Environmentalists have sued the FAA to stop new launches of SpaceX’s Starship rocket, reports Mark R. Whittington at The Hill, “pending a full-scale environmental impact study” that could take years and jeopardize the 2025 Artemis return to the moon. Yet SpaceX wasn’t “allowed to flagrantly endanger the environment” amid the recent launch of its Starship/Super Heavy stack. The FAA ordered 75 actions to protect the environment; the Fish and Wildlife Service found no wildlife were killed, though the rocket self-destructed soon after launch. Congress should just “exempt SpaceX’s launch operations” from the National Environmental Protection Act and then fix the law. “Mitigation of environmental harm is important,” but so is “the expansion of the human species beyond Earth.”

Gadfly: Kamala Is Why Joe’s Running Again

“Why is 80-year-old Joe Biden running for another term?” asks National Review’s Jim Geraghty. “Look back to 2019, and you can find a lot of news stories featuring Democrats who expected Biden to be a one-term president, a Trump dragon-slayer who would then pass the torch to some younger, promising rising star.” Indeed, “passing the torch to [Kamala] Harris was apparently the plan,” but now “that plan is unworkable.” As a New York Times profile reported, “even some Democrats whom her own advisers referred reporters to for supportive quotes confided privately that they had lost hope in her.”

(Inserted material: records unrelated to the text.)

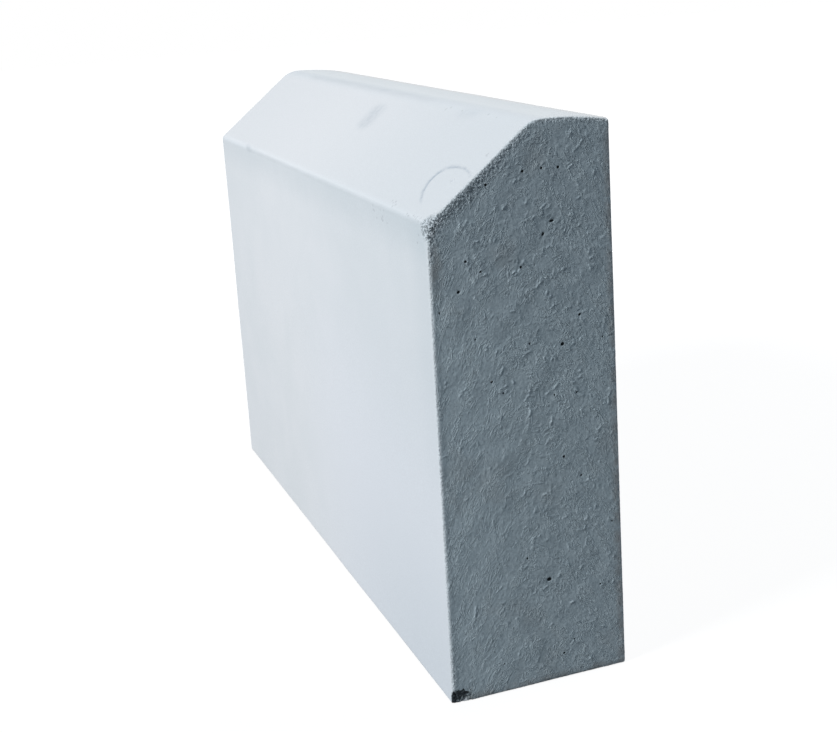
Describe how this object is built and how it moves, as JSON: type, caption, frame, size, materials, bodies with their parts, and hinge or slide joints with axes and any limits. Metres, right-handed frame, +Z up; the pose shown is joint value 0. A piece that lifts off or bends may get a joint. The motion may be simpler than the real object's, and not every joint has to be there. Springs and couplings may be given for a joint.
{
  "type": "kerb stone",
  "caption": "Precast concrete kerb stone: an upright block with a splayed, rounded road-side top corner, a crowned top, flat ends and a small broken foot corner.",
  "frame": {"origin": "centre of the base, on the bed the stone stands on", "axes": "+X along the stone towards the end with the broken corner, -Y the road side with the splay, +Z up"},
  "size_m": [0.45, 0.102, 0.3],
  "materials": {
    "concrete": "pale grey cast concrete: smooth mould faces, rough wrinkled ends with a few small air holes"
  },
  "bodies": {
    "root": {"kerb_stone": "concrete"}
  },
  "joints": []
}
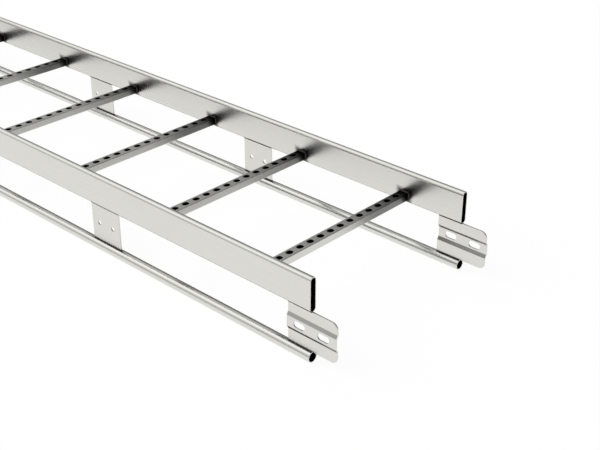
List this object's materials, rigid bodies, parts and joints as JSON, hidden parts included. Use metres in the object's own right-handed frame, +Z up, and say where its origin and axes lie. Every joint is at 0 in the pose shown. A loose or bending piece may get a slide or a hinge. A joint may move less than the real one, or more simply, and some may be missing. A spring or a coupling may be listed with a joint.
{
  "type": "cable ladder section",
  "caption": "Straight cable ladder section with flat-oval side rails, slotted rungs, a tubular lower chord on each side and a bent joint plate at one end.",
  "frame": {"origin": "Middle of the outline of the whole section, at the height of the floor under the chords.", "axes": "+X runs along the section towards the joint plates, +Y to the left of that and +Z up through the rungs."},
  "size_m": [3.051, 0.406, 0.154],
  "materials": {
    "rail_steel": "pale brushed steel tube with a fine lengthways grain",
    "chord_steel": "pale brushed steel round tube, semi-gloss",
    "rung_steel": "pale brushed steel rectangular tube, semi-matt",
    "plate_steel": "pale brushed steel sheet, cut edges slightly brighter"
  },
  "bodies": {
    "root": {"rail_right": "rail_steel", "rail_left": "rail_steel", "chord_right": "chord_steel", "chord_left": "chord_steel", "rung_1": "rung_steel", "rung_2": "rung_steel", "rung_3": "rung_steel", "rung_4": "rung_steel", "rung_5": "rung_steel", "rung_6": "rung_steel", "rung_7": "rung_steel", "rung_8": "rung_steel", "rung_9": "rung_steel", "rung_10": "rung_steel", "rung_11": "rung_steel", "rung_12": "rung_steel", "web_plate_right_1": "plate_steel", "web_plate_right_2": "plate_steel", "web_plate_right_3": "plate_steel", "web_plate_right_4": "plate_steel", "web_plate_right_5": "plate_steel", "web_plate_left_1": "plate_steel", "web_plate_left_2": "plate_steel", "web_plate_left_3": "plate_steel", "web_plate_left_4": "plate_steel", "web_plate_left_5": "plate_steel", "joint_plate_right": "plate_steel", "joint_plate_left": "plate_steel"}
  },
  "joints": []
}
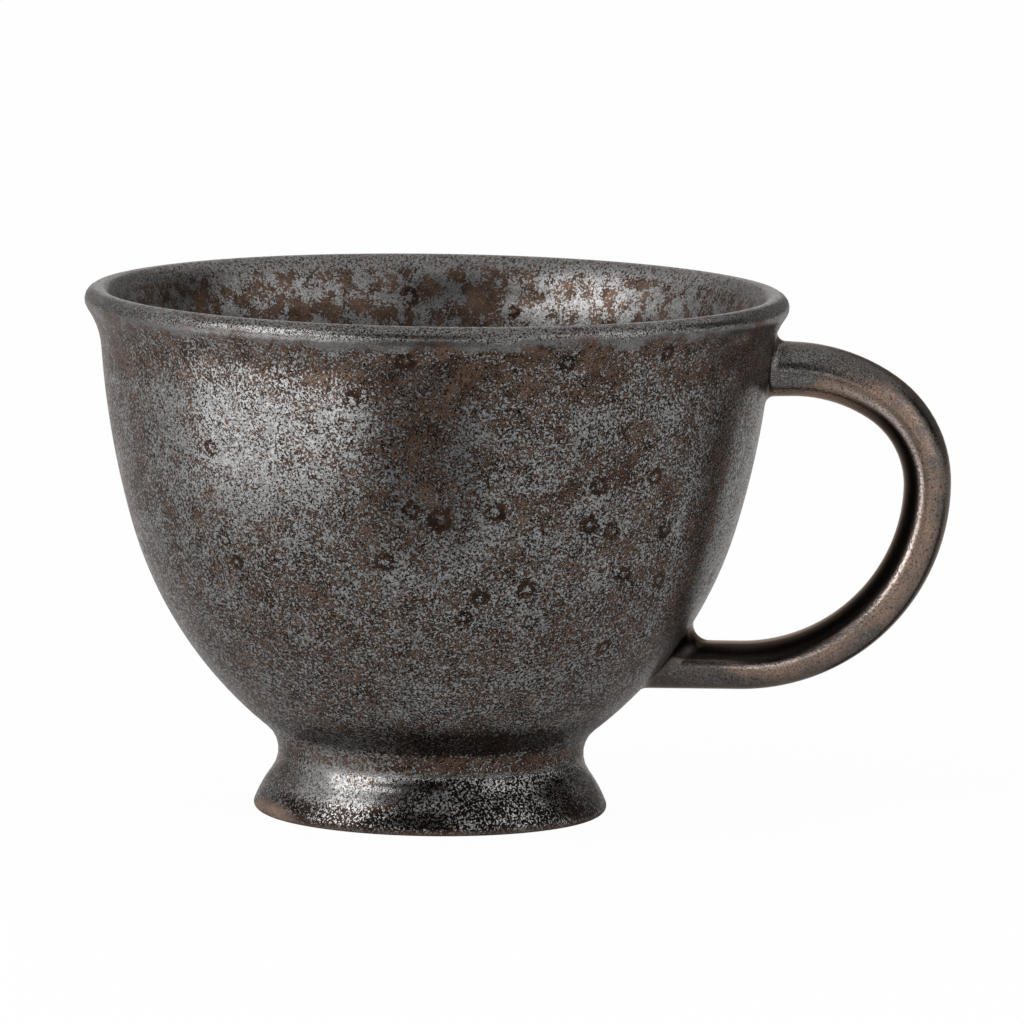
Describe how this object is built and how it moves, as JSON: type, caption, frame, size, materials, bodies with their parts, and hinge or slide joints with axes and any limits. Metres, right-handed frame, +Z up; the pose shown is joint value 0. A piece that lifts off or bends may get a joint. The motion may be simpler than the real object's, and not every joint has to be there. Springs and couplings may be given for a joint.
{
  "type": "stoneware cup",
  "caption": "Footed stoneware cup with a flared, fully rounded rim, a turned foot ring and one bowed side handle, in a mottled reactive glaze.",
  "frame": {"origin": "centre of the foot ring, on the plane that the cup stands on", "axes": "+Z up along the cup's axis, +X from the axis towards the handle"},
  "size_m": [0.1358, 0.11, 0.0821],
  "materials": {
    "glazed_stoneware": "glossy reactive glaze, brown with fine blue-grey flecks, bare clay where the foot stands"
  },
  "bodies": {
    "root": {"cup": "glazed_stoneware"}
  },
  "joints": []
}
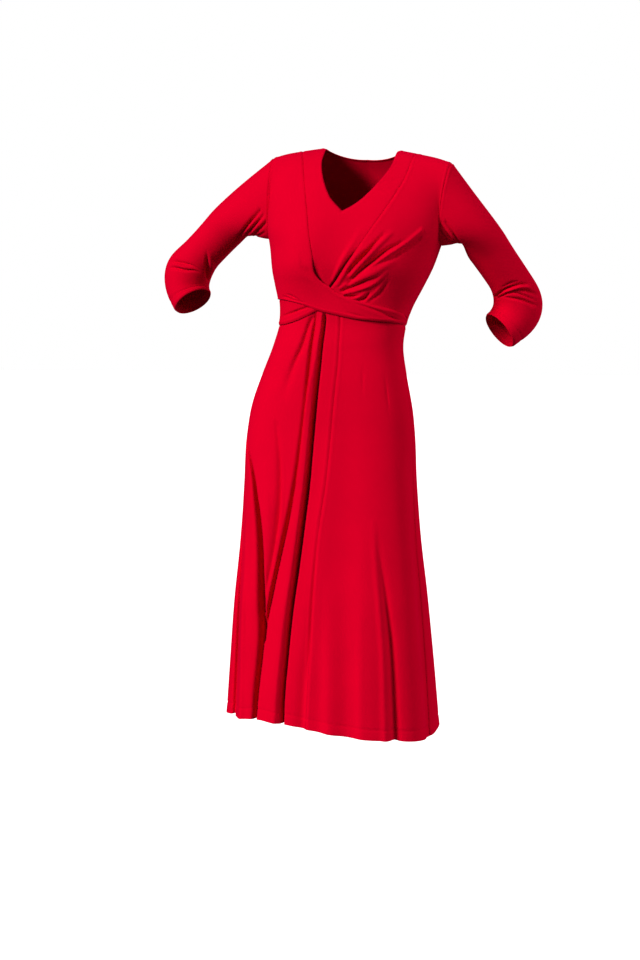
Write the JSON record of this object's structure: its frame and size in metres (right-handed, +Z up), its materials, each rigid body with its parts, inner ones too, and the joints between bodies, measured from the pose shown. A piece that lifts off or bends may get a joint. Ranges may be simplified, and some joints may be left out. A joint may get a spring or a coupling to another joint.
{
  "type": "wrap dress",
  "caption": "Worn, hollow midi wrap dress in plain jersey, with a V-neck inset, a twisted wrap waist, three-quarter sleeves on bent arms and a soft A-line skirt.",
  "frame": {"origin": "middle of the neck at shoulder height, where the wearer holds the dress up", "axes": "+Z up, the front faces -Y, the wearer's left is +X"},
  "size_m": [0.7684, 0.3832, 1.1408],
  "materials": {
    "jersey": "smooth soft jersey, slight sheen"
  },
  "bodies": {
    "root": {"front_inset": "jersey", "front_right_wrap": "jersey", "front_left_wrap": "jersey", "back_bodice": "jersey", "sleeve_right": "jersey", "sleeve_left": "jersey", "skirt_front_right": "jersey", "skirt_front_left": "jersey", "skirt_back": "jersey"}
  },
  "joints": []
}
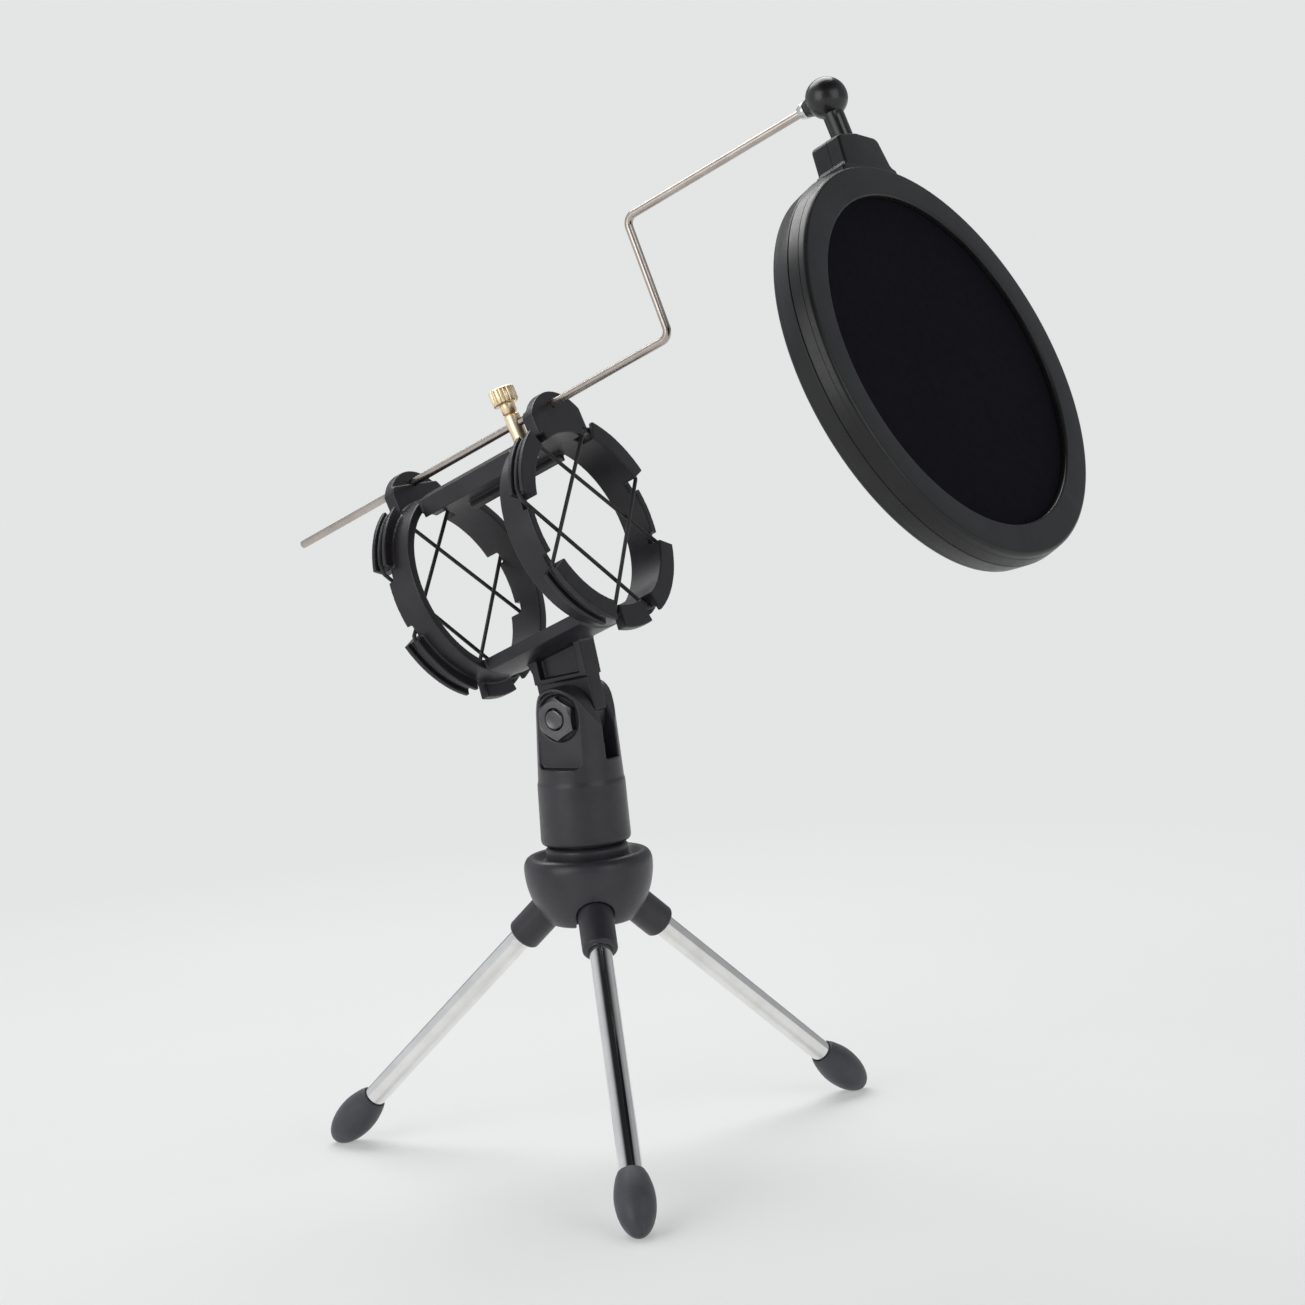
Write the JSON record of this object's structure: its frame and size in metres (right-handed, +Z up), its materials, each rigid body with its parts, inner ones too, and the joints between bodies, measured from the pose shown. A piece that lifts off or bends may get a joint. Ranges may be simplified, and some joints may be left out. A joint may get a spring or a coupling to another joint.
{
  "type": "desktop pop filter",
  "caption": "Round mesh pop filter on a sliding wire arm above a tilting elastic shock mount on a folding desk tripod.",
  "frame": {"origin": "on the desk, on the vertical axis of the tripod hub", "axes": "+Z up, +X the way the microphone and the pop filter face, +Y to the left seen from behind the microphone"},
  "size_m": [0.26, 0.1685, 0.3108],
  "materials": {
    "black_plastic": "fine satin moulded black plastic",
    "filter_plastic": "satin moulded black plastic",
    "gloss_ball": "polished black plastic",
    "foot_rubber": "matte dark grey rubber",
    "leg_chrome": "bright polished plating",
    "wire_nickel": "bright drawn steel wire",
    "fastener_steel": "zinc-plated, satin",
    "brass": "turned and knurled, pale brass",
    "elastic": "black braided elastic cord",
    "mesh_fabric": "tightly stretched black nylon mesh"
  },
  "bodies": {
    "stand": {"hub": "black_plastic", "hub_stud": "fastener_steel", "hub_screw": "fastener_steel", "hinge_pins": "fastener_steel"},
    "leg_1": {"leg_socket_1": "black_plastic", "leg_tube_1": "leg_chrome", "foot_1": "foot_rubber"},
    "leg_2": {"leg_socket_2": "black_plastic", "leg_tube_2": "leg_chrome", "foot_2": "foot_rubber"},
    "leg_3": {"leg_socket_3": "black_plastic", "leg_tube_3": "leg_chrome", "foot_3": "foot_rubber"},
    "clip": {"clip_body": "black_plastic", "thread_insert": "brass", "pivot_bolt": "fastener_steel", "pivot_nut": "fastener_steel"},
    "cradle": {"cradle_arm": "black_plastic", "lower_bar": "black_plastic", "upper_bar": "black_plastic", "front_ring": "black_plastic", "rear_ring": "black_plastic", "front_boss": "black_plastic", "rear_boss": "black_plastic", "front_band_1": "elastic", "front_band_2": "elastic", "rear_band_1": "elastic", "rear_band_2": "elastic", "clamp_post": "brass", "clamp_nut": "fastener_steel"},
    "thumb_screw": {"clamp_screw": "brass"},
    "wire": {"wire_arm": "wire_nickel", "wire_ferrule": "fastener_steel"},
    "swivel": {"swivel_ball": "gloss_ball"},
    "filter": {"swivel_clip": "fastener_steel", "frame_front": "filter_plastic", "frame_back": "filter_plastic", "mesh_hoop": "filter_plastic", "mesh_front": "mesh_fabric", "mesh_back": "mesh_fabric"}
  },
  "joints": [
    {"name": "leg_fold_1", "type": "hinge", "parent": "stand", "child": "leg_1", "pos_m": [0.00616, -0.00788, 0.07912], "axis": [0.788, 0.6157, 0], "range_deg": [0, 48]},
    {"name": "leg_fold_2", "type": "hinge", "parent": "stand", "child": "leg_2", "pos_m": [0.00375, 0.00927, 0.07912], "axis": [-0.9272, 0.3746, 0], "range_deg": [0, 48]},
    {"name": "leg_fold_3", "type": "hinge", "parent": "stand", "child": "leg_3", "pos_m": [-0.0099, -0.00139, 0.07912], "axis": [0.1392, -0.9903, 0], "range_deg": [0, 48]},
    {"name": "clip_turn", "type": "hinge", "parent": "stand", "child": "clip", "pos_m": [0, 0, 0.09532], "axis": [0, 0, 1], "continuous": true},
    {"name": "mount_tilt", "type": "hinge", "parent": "clip", "child": "cradle", "pos_m": [0, 0, 0.13372], "axis": [0, -1, 0], "range_deg": [-60, 45]},
    {"name": "thumb_turn", "type": "hinge", "parent": "cradle", "child": "thumb_screw", "pos_m": [-0.01288, 0, 0.22044], "axis": [-0.3665, 0, 0.9304], "continuous": true},
    {"name": "wire_slide", "type": "slide", "parent": "cradle", "child": "wire", "axis": [0.9304, 0, 0.3665], "range_m": [-0.04, 0.035]},
    {"name": "filter_swing", "type": "hinge", "parent": "wire", "child": "swivel", "pos_m": [0.10133, 0, 0.30487], "axis": [0.9304, 0, 0.3665], "continuous": true},
    {"name": "filter_turn", "type": "hinge", "parent": "swivel", "child": "filter", "pos_m": [0.10133, 0, 0.30487], "axis": [0.3964, -0.1131, -0.9111], "continuous": true}
  ]
}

View from Beantown: Kerry’s a Great Target

“Memo to U.S. Rep. James Comer: John Kerry was secretly negotiating with enemies of the U.S. before you were born,” snarks the Boston Herald’s Peter Lucas. Kerry’s political career “began around 1970 when, as a Vietnam War veteran turned anti-war activist, he met secretly in Paris with officials of the enemy Viet Cong and the North Vietnamese.” Now Comer (born in ’72) hopes “to grill him on making secret ‘shady negotiations’ on climate change with the communist Chinese.” He’s “right to go after Kerry,” who has “turned his new agency into something like the KGB. Nobody knows where he goes, how he gets there, who is with him, who he talks to or what he does,” ’til he “pops up” somewhere “and talks about the world coming to an end unless people do what he says.” Plus, “getting public information out of him and his agency, as the Boston Herald has been trying to do for almost two years, is like pulling teeth. It has only just been revealed that Kerry has a staff of 44 people, but he will not release the payroll until October of 2024.”

Conservative: Dems’ War on Work

Every person who can work, should, so “I was thrilled to see much of my Let’s Get to Work Act included” in the House GOP debt-limit-hike bill, cheers Sen. Rick Scott at the Washington Examiner. The Left and its media allies “label our plans to reinstate work requirements as limiting access to federal benefits,” yet there’s no change in “which benefits are available or who is eligible for those benefits.” If Democrats get their way, it’ll be “taboo to say that you believe that any able-bodied, working-age adult who receives government benefits ought to work.” Sorry: “Working hard isn’t a radical idea — it’s common sense.”